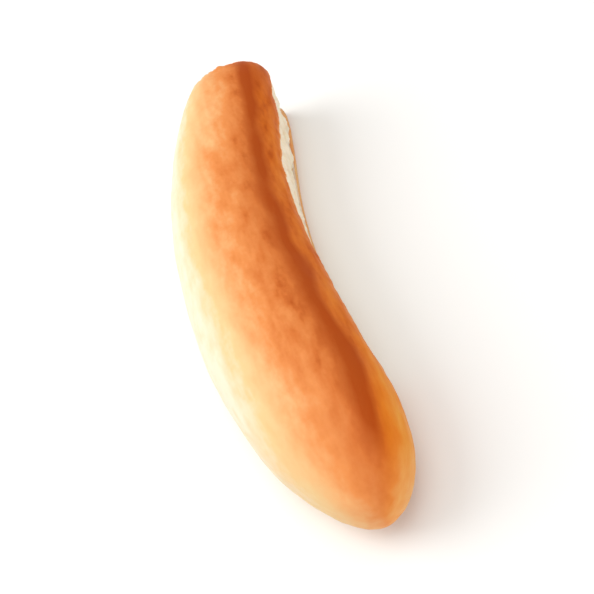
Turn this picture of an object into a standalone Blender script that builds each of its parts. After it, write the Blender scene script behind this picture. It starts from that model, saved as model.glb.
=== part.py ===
"""A soft hot dog bun pulled from a batch that was baked side by side, whole and uncut.

One solid, in metres, +Z up. The bun lies on its flat base with its long axis along X.
The +X end and the -Y side were free in the oven and are crusted down to the base. The
+Y side and the -X end touched other buns, so their lower walls are flat torn crumb.
The origin is the centre of the bounding box's bottom face.
"""

import math

import bmesh
import bpy
from mathutils import Vector, noise

MM = 0.001

# Overall size of the risen bun, before the touching walls flatten it
LENGTH = 162.0 * MM
WIDTH = 43.8 * MM
HEIGHT = 38.0 * MM

# Sideways bend of the centre line towards the touching side, and widening towards the free end
BOW = 17.0 * MM
FLARE = 0.185

# Cross-section: a low dome over a belly that is cut off flat by the baking sheet. The belly
# tucks in on the free side and drops straight down on the touching side
BELLY_HEIGHT = 0.37 * HEIGHT
BELLY_OVERREACH = 1.28
DOME_POWER = 2.4
FREE_BELLY_POWER = 3.0
TOUCHING_BELLY_POWER = 6.0
BASE_EDGE = 1.2 * MM

# Each end narrows as a superellipse: (power along, power across, how fast the height drops)
FREE_END = (2.70, 2.10, 0.75)
JOINED_END = (4.80, 2.55, 0.45)
SIDE_SPAN = 0.80

# The free end's nose leans back towards the free side. Its touching side tucks in by a share
# of the width between two fractions of the half length, and its belly is round
NOSE_LEAN = 5.3 * MM
NOSE_TUCK = 0.11
TUCK_SPAN = (0.1, 1.0)
NOSE_BELLY_POWER = 2.4

# Walls that touched other buns. The side wall's inset fades out where the end narrows to a point
SIDE_INSET = 1.5 * MM
INSET_GIRTH = 0.25
SIDE_EDGE = 1.2 * MM
SIDE_RELEASE = (0.45, 1.0)
RELEASE_REACH = 7.0 * MM
END_INSET = 5.9 * MM
END_EDGE = 3.2 * MM
END_TURN = math.radians(-8.0)

# The corner between these two walls is squarer than a free one: the power that its loss of
# width has, and the fractions of the half length between which it stops turning with the bend
CORNER_POWER = 2.6
CORNER_SPAN = (0.65, 1.0)

# Uneven rise of the crust and tearing of the crumb: (height, wavelength)
CRUST_WAVES = ((0.55 * MM, 26.0 * MM), (0.22 * MM, 9.0 * MM))
CRUMB_WAVES = ((0.45 * MM, 5.0 * MM),)
CRUMB_DEPTH = 0.6 * MM

# Mesh cells along, across and up
CELLS = (58, 16, 14)

CRUST_COLOUR = (0.68, 0.30, 0.085, 1.0)
CRUST_ROUGHNESS = 0.45


def clear_scene():
    """Start from an empty scene."""
    for leftover in list(bpy.data.objects):
        bpy.data.objects.remove(leftover, do_unlink=True)


def smooth_step(low, high, value):
    """0 below low, 1 above high, with a smooth rise between them."""
    t = min(1.0, max(0.0, (value - low) / (high - low)))
    return t * t * (3.0 - 2.0 * t)


def soft_min(value, limit, radius):
    """The smaller of value and limit, with the corner between them rounded."""
    over = value - limit
    if over >= radius:
        return limit
    if over <= -radius:
        return value
    return value - (over + radius) ** 2 / (4.0 * radius)


def signed_power(value, power):
    """A power of the size of value that keeps its sign."""
    return math.copysign(abs(value) ** power, value)


def section_angle(across, up):
    """Angle round the cross-section for a point of the square that the cells start as."""
    if abs(up) >= abs(across):
        turn = math.pi / 4.0 * across / max(abs(up), 1e-9)
        return math.pi / 2.0 - turn if up > 0.0 else turn - math.pi / 2.0
    turn = math.pi / 4.0 * up / abs(across)
    return turn if across > 0.0 else math.pi - turn


def station(along, ring, end):
    """Fraction of the half length, and of the full girth, for a point of the cells."""
    power_along, power_across, _ = end
    edge_girth = (1.0 - SIDE_SPAN**power_along) ** (1.0 / power_across)
    if ring < 1.0 - 1e-6:
        girth = ring * edge_girth
        return (1.0 - girth**power_across) ** (1.0 / power_along), girth
    reach = abs(along) * SIDE_SPAN
    return reach, (1.0 - reach**power_along) ** (1.0 / power_across)


def half_width(reach, girth, touching):
    """Distance from the centre line to the widest point of one side, at a fraction of the girth."""
    tuck = NOSE_TUCK * smooth_step(*TUCK_SPAN, reach) if touching else 0.0
    if touching and reach < 0.0:
        girth = 1.0 - (1.0 - girth) ** CORNER_POWER
    return WIDTH / 2.0 * (1.0 + FLARE * reach - tuck) * girth


def section_point(angle, reach, girth, end):
    """Offset across the centre line, and height, of a point of the cross-section."""
    if math.sin(angle) > 0.0:
        power = DOME_POWER
    else:
        power = TOUCHING_BELLY_POWER if math.cos(angle) > 0.0 else FREE_BELLY_POWER
        power += (NOSE_BELLY_POWER - power) * smooth_step(*SIDE_RELEASE, reach)
    across = signed_power(math.cos(angle), 2.0 / power)
    up = signed_power(math.sin(angle), 2.0 / power) * girth ** end[2]
    rise = HEIGHT - BELLY_HEIGHT if up > 0.0 else BELLY_HEIGHT * BELLY_OVERREACH
    y = half_width(reach, girth, across > 0.0) * across
    z = BELLY_HEIGHT + rise * up
    return y, -soft_min(-z, 0.0, BASE_EDGE)


def nose_lean(reach, girth):
    """How far the free end's narrowing sections shift towards the free side."""
    return NOSE_LEAN * (1.0 - girth) ** 2 if reach > 0.0 else 0.0


def side_wall(reach, girth):
    """How far from the centre line the neighbouring bun lets this one rise."""
    inset = SIDE_INSET * smooth_step(0.0, INSET_GIRTH, girth)
    release = RELEASE_REACH * smooth_step(*SIDE_RELEASE, reach)
    return half_width(reach, girth, True) - inset + release


def bend(reach, y):
    """Carry a point at a fraction of the half length onto the bent centre line."""
    half = LENGTH / 2.0
    slope = 2.0 * BOW * reach / half
    stretch = math.hypot(1.0, slope)
    turn = 1.0 - smooth_step(*CORNER_SPAN, -reach) if y > 0.0 else 1.0
    return reach * half - y * turn * slope / stretch, BOW * reach**2 + y / stretch


def end_wall(y):
    """Where along X the bun behind stops this one."""
    return -LENGTH / 2.0 + END_INSET + y * math.tan(END_TURN)


def waves(point, levels):
    """Sum of soft bumps and dips of the given heights and wavelengths."""
    return sum(height * noise.noise(point / length) for height, length in levels)


def bun_point(cell):
    """Place a point of the two-unit cube's skin on the bun, and say how torn it is there."""
    along, across, up = cell
    end = FREE_END if along > 0.0 else JOINED_END
    distance, girth = station(along, max(abs(across), abs(up)), end)
    reach = math.copysign(distance, along)
    y, z = section_point(section_angle(across, up), reach, girth, end)
    y -= nose_lean(reach, girth)

    wall = side_wall(reach, girth)
    side_torn = smooth_step(-SIDE_EDGE, SIDE_EDGE, y - wall)
    x, y = bend(reach, soft_min(y, wall, SIDE_EDGE))

    wall = end_wall(y)
    end_torn = smooth_step(-END_EDGE, END_EDGE, wall - x)
    x = -soft_min(-x, -wall, END_EDGE)
    return Vector((x, y, z)), max(side_torn, end_torn)


def cell_block():
    """A two-unit cube cut into cells."""
    mesh = bmesh.new()
    bmesh.ops.create_cube(mesh, size=2.0)
    for axis, count in enumerate(CELLS):
        edges = []
        for edge in mesh.edges:
            span = edge.verts[1].co - edge.verts[0].co
            if abs(span[axis]) > 1e-6 and abs(span.length - abs(span[axis])) < 1e-6:
                edges.append(edge)
        bmesh.ops.subdivide_edges(mesh, edges=edges, cuts=count - 1, use_grid_fill=True)
    return mesh


def raise_relief(mesh, torn):
    """Give the crust its uneven rise and the torn walls their rough crumb; the base stays flat."""
    mesh.normal_update()
    shifts = []
    for vert in mesh.verts:
        crust = waves(vert.co, CRUST_WAVES)
        crumb = waves(vert.co, CRUMB_WAVES) - CRUMB_DEPTH
        height = crust + (crumb - crust) * torn[vert.index]
        clear_of_base = smooth_step(0.0, 4.0 * BASE_EDGE, vert.co.z)
        shifts.append(vert.normal * height * clear_of_base)
    for vert, shift in zip(mesh.verts, shifts):
        vert.co += shift
        vert.co.z = max(vert.co.z, 0.0)


def centre_on_base(mesh):
    """Put the origin at the centre of the bounding box's bottom face."""
    low = [min(vert.co[axis] for vert in mesh.verts) for axis in range(3)]
    high = [max(vert.co[axis] for vert in mesh.verts) for axis in range(3)]
    centre = Vector(((low[0] + high[0]) / 2.0, (low[1] + high[1]) / 2.0, low[2]))
    bmesh.ops.translate(mesh, verts=mesh.verts, vec=-centre)


def crust_material():
    """Golden-brown egg-washed crust."""
    material = bpy.data.materials.new("Baked crust")
    material.use_nodes = True
    shader = material.node_tree.nodes["Principled BSDF"]
    shader.inputs["Base Color"].default_value = CRUST_COLOUR
    shader.inputs["Roughness"].default_value = CRUST_ROUGHNESS
    shader.inputs["Metallic"].default_value = 0.0
    return material


def make_bun():
    """The bun as one closed solid."""
    mesh = cell_block()
    torn = []
    mesh.verts.index_update()
    for vert in mesh.verts:
        vert.co, amount = bun_point(vert.co)
        torn.append(amount)
    bmesh.ops.recalc_face_normals(mesh, faces=mesh.faces)
    raise_relief(mesh, torn)
    centre_on_base(mesh)
    bmesh.ops.triangulate(mesh, faces=mesh.faces)

    data = bpy.data.meshes.new("bun")
    mesh.to_mesh(data)
    mesh.free()
    data.shade_smooth()
    data.materials.append(crust_material())
    bun = bpy.data.objects.new("bun", data)
    bpy.context.scene.collection.objects.link(bun)
    return bun


clear_scene()
make_bun()
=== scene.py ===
"""Soft hot dog bun with one torn side and one torn end, finished for rendering.

Two meshes stand for the solid and keep its form: the baked crust, and the torn crumb of the
touching side and the joined end. The long axis is X, the free crusted end is +X, the free
side is -Y, the touching side is +Y and the joined end is -X. Lengths are in metres and come
from the named values below.
"""

import math
from collections import namedtuple

import bmesh
import bpy
from bpy.props import FloatProperty, FloatVectorProperty, PointerProperty
from bpy.types import Operator, Panel, PropertyGroup
from mathutils import Matrix, Vector, noise


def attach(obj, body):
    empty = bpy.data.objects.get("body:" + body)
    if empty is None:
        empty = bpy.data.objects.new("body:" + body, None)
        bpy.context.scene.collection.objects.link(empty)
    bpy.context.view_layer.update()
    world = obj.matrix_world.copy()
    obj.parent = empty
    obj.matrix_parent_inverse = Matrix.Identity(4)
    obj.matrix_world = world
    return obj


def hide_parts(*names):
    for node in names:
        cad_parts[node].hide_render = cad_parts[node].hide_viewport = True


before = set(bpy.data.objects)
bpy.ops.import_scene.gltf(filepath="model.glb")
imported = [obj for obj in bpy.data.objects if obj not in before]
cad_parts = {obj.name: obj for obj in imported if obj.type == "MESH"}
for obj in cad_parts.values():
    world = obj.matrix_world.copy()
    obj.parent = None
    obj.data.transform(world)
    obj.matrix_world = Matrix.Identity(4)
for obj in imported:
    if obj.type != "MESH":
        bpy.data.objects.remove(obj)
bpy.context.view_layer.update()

bl_info = {
    "name": "Hot Dog Bun",
    "version": (1, 0, 0),
    "blender": (4, 5, 0),
    "location": "View3D > Sidebar > Bun",
    "description": "Makes a soft hot dog bun with torn sides, and a plain studio round it",
    "category": "Object",
}

MM = 0.001

# Form of the loaf, as in the solid: its size before the touching walls flatten it, the bend of
# its centre line towards the touching side, and how it widens towards the free end
LENGTH = 162.0 * MM
WIDTH = 43.8 * MM
HEIGHT = 38.0 * MM
BOW = 17.0 * MM
FLARE = 0.185

# Cross-section: a low dome over a belly that the baking sheet cuts off flat. The belly tucks
# in on the free side and drops straight down on the touching side
BELLY_SHARE = 0.37
BELLY_OVERREACH = 1.28
DOME_POWER = 2.4
FREE_BELLY_POWER = 3.0
TOUCHING_BELLY_POWER = 6.0
BASE_EDGE = 1.2 * MM

# Each end narrows as a superellipse: (power along, power across, how fast the height drops)
FREE_END = (2.70, 2.10, 0.75)
JOINED_END = (4.80, 2.55, 0.45)
SIDE_SPAN = 0.80

# The free end's nose leans back towards the free side. Its touching side tucks in by a share
# of the width between two fractions of the half length, and its belly is round
NOSE_LEAN = 5.3 * MM
NOSE_TUCK = 0.11
TUCK_SPAN = (0.1, 1.0)
NOSE_BELLY_POWER = 2.4

# Torn walls. The side wall's inset fades out where the end narrows to a point
SIDE_INSET = 1.5 * MM
INSET_GIRTH = 0.25
SIDE_EDGE = 1.2 * MM
SIDE_RELEASE = (0.45, 1.0)
RELEASE_REACH = 7.0 * MM
END_INSET = 5.9 * MM
END_EDGE = 3.2 * MM
END_TURN = math.radians(-8.0)

# The corner between these two walls is squarer than a free one: the power that its loss of
# width has, and the fractions of the half length between which it stops turning with the bend
CORNER_POWER = 2.6
CORNER_SPAN = (0.65, 1.0)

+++

Problem requirements – Give back exactly the material above from its opening line to the line bearing "whole and uncut.".

The result –
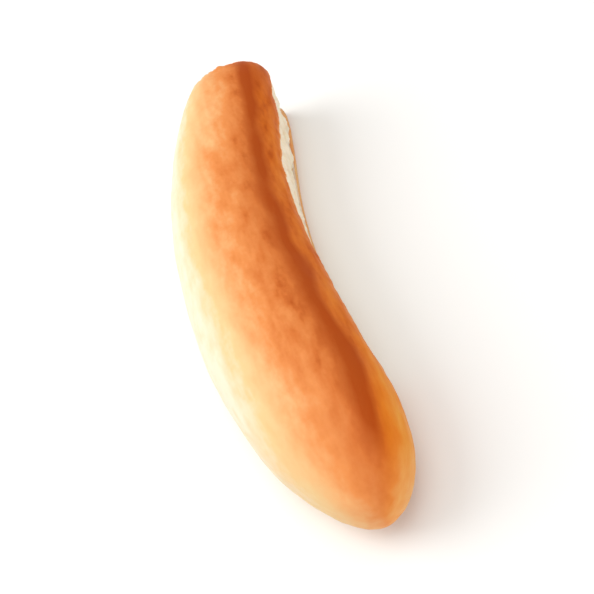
Turn this picture of an object into a standalone Blender script that builds each of its parts. After it, write the Blender scene script behind this picture. It starts from that model, saved as model.glb.
=== part.py ===
"""A soft hot dog bun pulled from a batch that was baked side by side, whole and uncut.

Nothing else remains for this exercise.